For instance in the first degree, the taxpayer would pay 90 per cent if still subject to a court decision in first degree, 40 per cent if the taxpayer won the first degree, 15 per cent if he won the second degree and 5 per cent in the third degree having won the previous two.
Also in this case the taxpayer can benefit from an 18-instalment payment over five years.
Therefore, if an individual had a debt of 1 million euros with 700,000 euros as taxes, 200,000 euros as penalties and 100,000 euros as interest, not only would the 300,000 euros of penalties and interest be removed, but if the debt was closed in the second degree, having won the first, for instance, the tax would be significantly reduced to 105,000 euros.
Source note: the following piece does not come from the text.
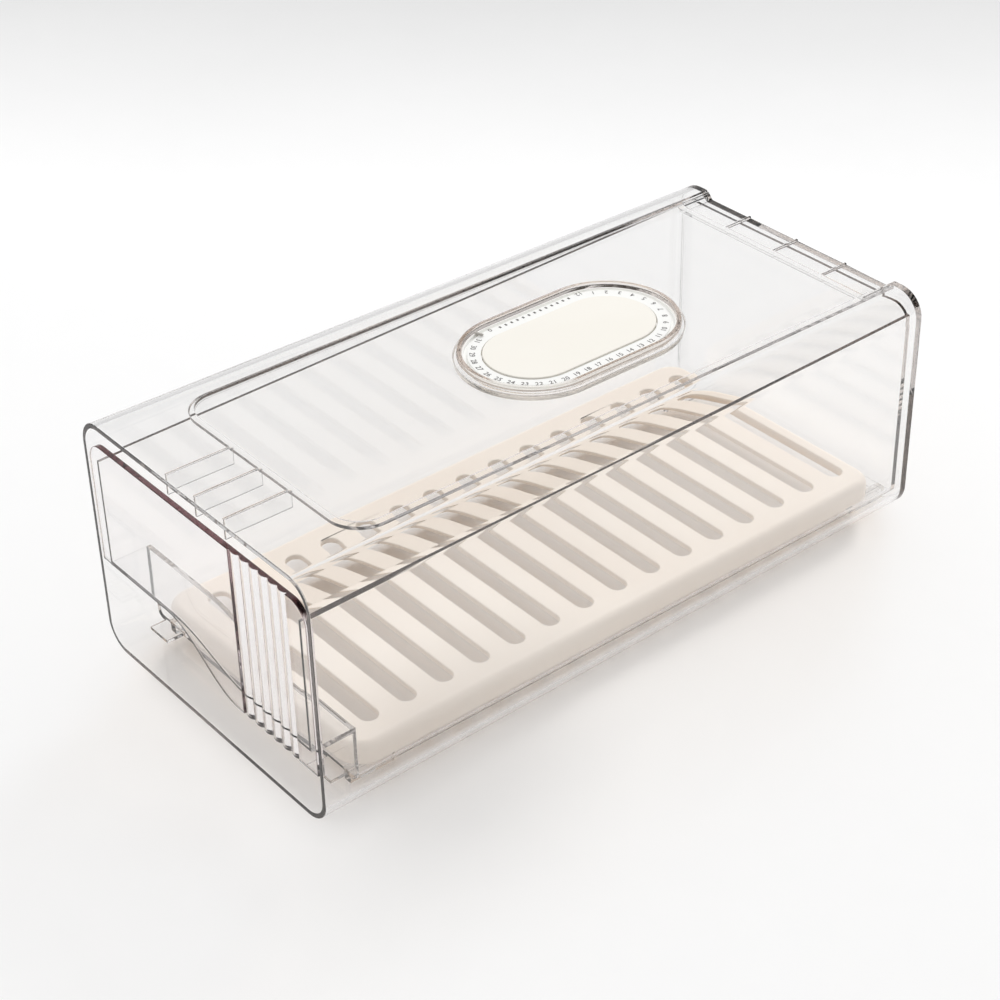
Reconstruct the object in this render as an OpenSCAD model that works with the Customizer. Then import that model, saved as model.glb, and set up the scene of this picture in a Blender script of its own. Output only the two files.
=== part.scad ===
// Fridge drawer organizer: a clear stacking housing, a clear pull-out drawer with a
// fluted front, a slotted drain tray inside it and a date dial set in the top.
// The origin is the middle of the underside, +Z is up and the drawer opens along -Y.
// The sub-parts are drawn from the front rim, y = 0, and then moved back by half the depth.

/* [Housing] */
// Width across the front rim
housing_w = 160; // [140:1:200]
// Height at the front rim
housing_h = 116.5; // [105:0.5:140]
// Depth from the front rim to the back
housing_l = 334.2; // [260:0.1:380]
// Wall thickness
housing_wall = 2.3; // [1.6:0.1:3]
// Radius of the four long edges
housing_corner_r = 12.5; // [8:0.5:18]
// How much each side leans in from front to back
side_draft = 2.85; // [0:0.05:4]
// How much the top falls from front to back
top_fall = 2.5; // [0:0.1:4]

/* [Stacking panel] */
// Depth that the panel sinks below the top
panel_sink = 1.9; // [1:0.1:2.6]
// Distance between the panel's opening and the housing's side
panel_border = 21; // [16:0.5:30]
// Where the panel's opening starts behind the front rim
panel_front_y = 36; // [30:0.5:50]
// Radius of the panel's front corners
panel_corner_r = 13; // [6:0.5:20]

/* [Rear strip] */
// Length of the lowered strip at the back
strip_l = 17.2; // [12:0.1:24]
// Depth of the strip below the top
strip_sink = 3.8; // [3:0.1:5]
// How far the strip's side walls slope inwards
strip_side_slope = 4; // [1:0.5:6]
// Sideways spacing of the three ribs on the strip
strip_rib_pitch = 30.6; // [20:0.1:36]
// Width of a rib on the strip
strip_rib_w = 1.2; // [0.8:0.1:2]
// Height of a rib on the strip
strip_rib_h = 1.1; // [0.6:0.1:1.6]

/* [Front fins] */
// Sideways spacing of the three fins under the front strip
fin_pitch = 20.3; // [12:0.1:26]
// Thickness of a fin
fin_w = 1.2; // [0.8:0.1:2]
// Depth of a fin's lower edge below the top
fin_drop = 10.6; // [9:0.1:12]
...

An additional progressive element is“saldo e stralcio” which favours the underprivileged and those in economic difficulty. This is for individuals with very low income, allowing the closing of debts to the Italian tax authorities of lower than 1,000 euros applying a reduced percentage (16 per cent is the lowest) of the debt in addition to the cancellation of penalties and interest as shown for “Rottamazione.”
In terms of real estate, tax deductions have been being made over several years in areas including the refurbishment of buildings, energy efficiency and furnishings, presenting the possibility for individuals to deduct 50 per cent of the amounts paid from the next tax return for the next 10 years. For example, if 50,000 euros was spent on the refurbishment of a building, the taxpayer could deduct 25,000 euros in 10 years.
Moreover, the Legge di Bilancio established a new flat tax for commercial buildings applying 21 per cent on the annual rent referring only to public places (e.g. bars and shops).
It is clear in several cases (annual rent higher than 30,000 euros) this particular provision is very helpful in order to legally reduce the exposure on the Italian taxes.